Lindsey Donato

The Bitcoin conversation has been diverse since the creation of Bitcoin in 2009. Some say it’s the “next revolution,” comparing it to the creation and evolution of the Internet. Others believe it’s too early to tell, and that if we don’t all jump on the bitcoin bandwagon, the whole idea could flop. So what are we talking about? What IS bitcoin?

Bitcoin is “digital currency,” or money. It can be transferred or spent online from person to person. It’s universal and can be translated to euros, yen or any world currency. The key is that there is no central bank or “middle man.” This means no transaction fees, cheaper and faster transactions and more freedom.

Bitcoins are created based upon a mathematical system and open source computer program hosted on the web by regular people. It’s free and anyone can use it. When transactions are made using bitcoins, cryptographic calculations are performed and a “public ledger” containing each and every bitcoin transaction is updated – like one big general ledger for all users. This is called the “blockchain.”

Key Things to Know About Bitcoins:

  • You don’t keep them in your wallet – At least not your physical wallet. Bitcoins aren’t really tangible items. This is money based on mathematics, not gold or paper. That being said, multiple forms of “bitcoin wallets” are available for storage of your private digital keys needed to access a bitcoin address, sign off on transactions and spend your bitcoins. Wallet forms include desktop, mobile, web, paper and hardware. 

  • Bitcoins are built on a peer-to-peer network – There is no governmental authority here, no board of directors and no regulations. You can set up your bitcoin addresses in seconds. You own and control your bitcoins, no central authority can take them away.

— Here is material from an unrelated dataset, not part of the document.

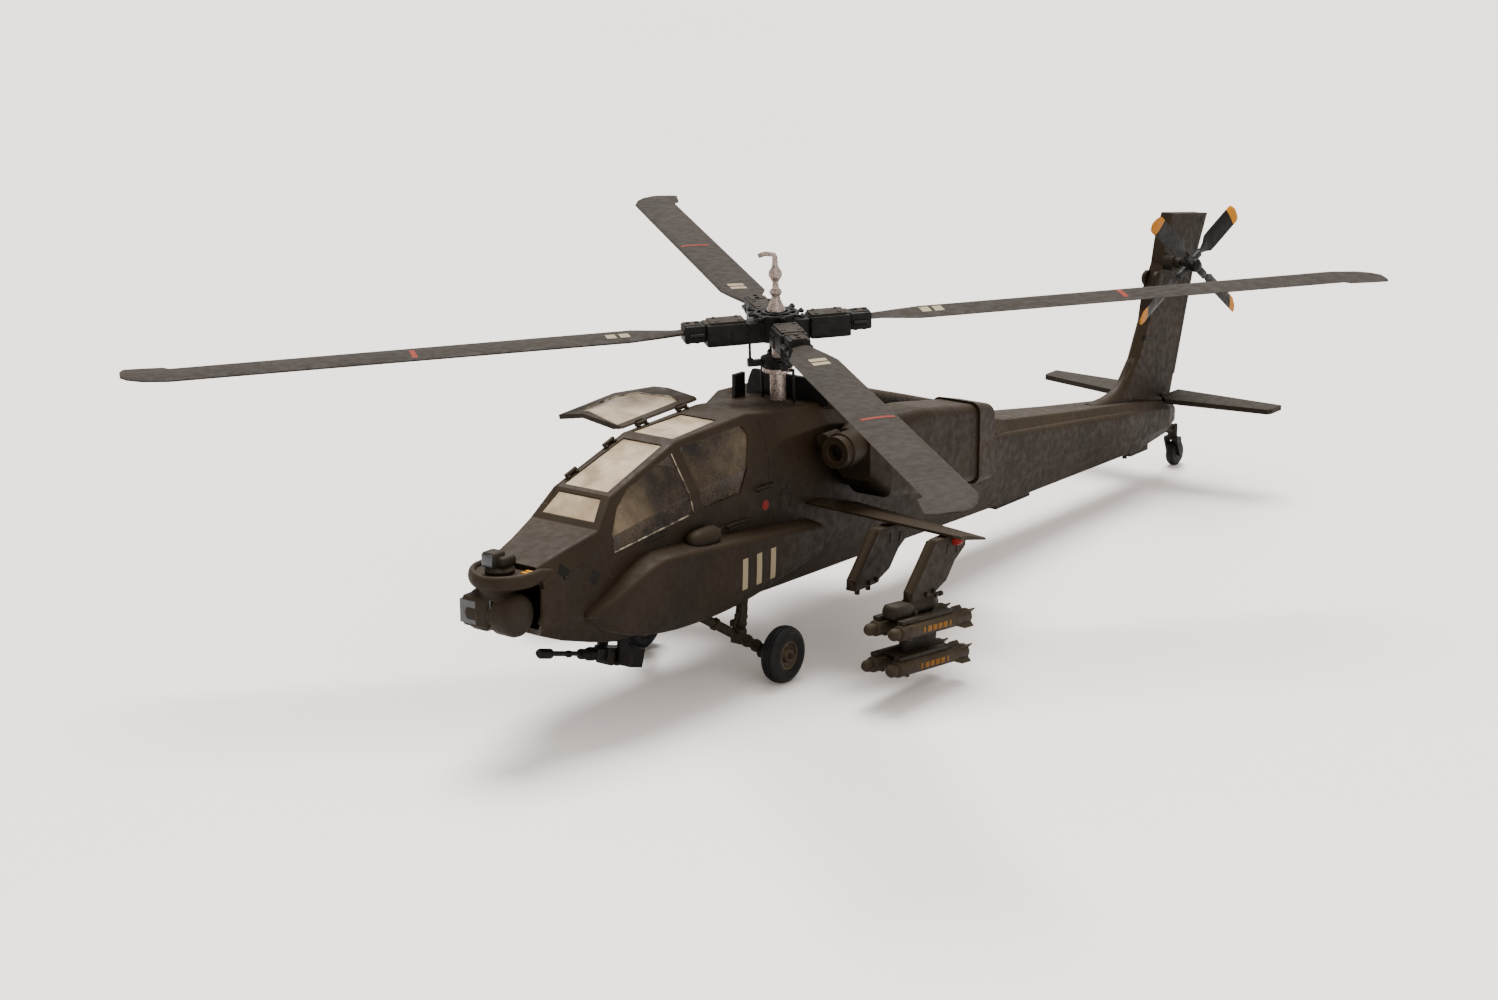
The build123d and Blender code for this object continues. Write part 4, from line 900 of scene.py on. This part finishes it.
# -------- boom
BOOM_EDGE = ((58, 36.2), (86.9, 33.9), (152.9, 25.2), (170, 23.0))
BOOM_START, BOOM_END, BOOM_STEPS = 58, 168, 29
BOOM_FALLS = (0.0, 0.35, 0.9, 2.0, 4.5, 7.0, 9.0)
BOOM_SWELL, BOOM_FADE = 0.75, 9.2
for side_name, side in SIDES:
    rings = []
    for step in range(BOOM_STEPS + 1):
        station = BOOM_START + (BOOM_END - BOOM_START) * step / BOOM_STEPS
        edge = between(BOOM_EDGE, station)
        swell = BOOM_SWELL * min(1.0, step / 1.5, (BOOM_STEPS - step) / 3 + 0.05)
        outer = []
        for fall in BOOM_FALLS:
            spot = HULLS[side].hit(at(OUTSIDE * side, station, edge - fall), (-side, 0, 0))
            if spot is None:
                outer.append(outer[-1] - Vector((side * 0.4, 0, 0.2)))
                continue
            rise = min(1.0, 0.25 + fall * 0.9) * min(1.0, max(0.0, (BOOM_FADE - fall) / 5.0))
            outer.append(spot + Vector((side * (swell * rise - 0.02), 0, 0)))
        inner = [point - Vector((side * 1.4, 0, 0)) for point in reversed(outer)]
        rings.append(outer + inner)
    Form().skin(rings).piece("boom_side_" + side_name, OLIVE_PLAIN, sharp=60)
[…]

  • Bitcoin transactions are anonymous – Each transaction is accompanied by an account number and a private key linked to the account, not a person’s name. This is great for privacy and security purposes but there is a caveat – black market purchases, ransomware payments (link to ransomware article) or narcotic sales have been performed through bitcoin purchases on the web causing concern regarding this new currency.  

  • They may be safer than credit cards – Unlike entering your credit card information online, bitcoin transactions don’t require as much payment information. There is no expiration date, card number or CVV. Bitcoins use two keys: a public key (your bitcoin address that anyone can see) and a private key (this is kept secret). When you purchase something by “sending” the bitcoins, you electronically “sign” the transaction by combining the private and public keys together, which behind the scene applies a mathematical function to them.

  • No more bitcoins will be made – Since the inception of bitcoins, a limit of 21 million has been set. Therefore, the value of bitcoins can fluctuate, they can even skyrocket – depending on how long you hold on to them. Bitcoins encourage saving as items may cost less bitcoins over time.  Some refer to bitcoins as a “practically deflationary” currency. Unlike the dollar, we can’t print more of these. Rather, bitcoins are generated in a computer calculation process called “mining.”

As of April 2016, one bitcoin is worth $425.47 US dollars.

It may be too early to tell how bitcoins will affect our future. There are certainly obstacles for the currency, including competition with other forms of developing “cryptocurrencies.” Demand and “buy in” will fuel the purchasing power of the bitcoin. Perhaps, this is the new generation of financial services.  Perhaps, it’ll never catch on, it’s “too confusing,” too hard to understand, it seems too futuristic. But many people said that about the internet too.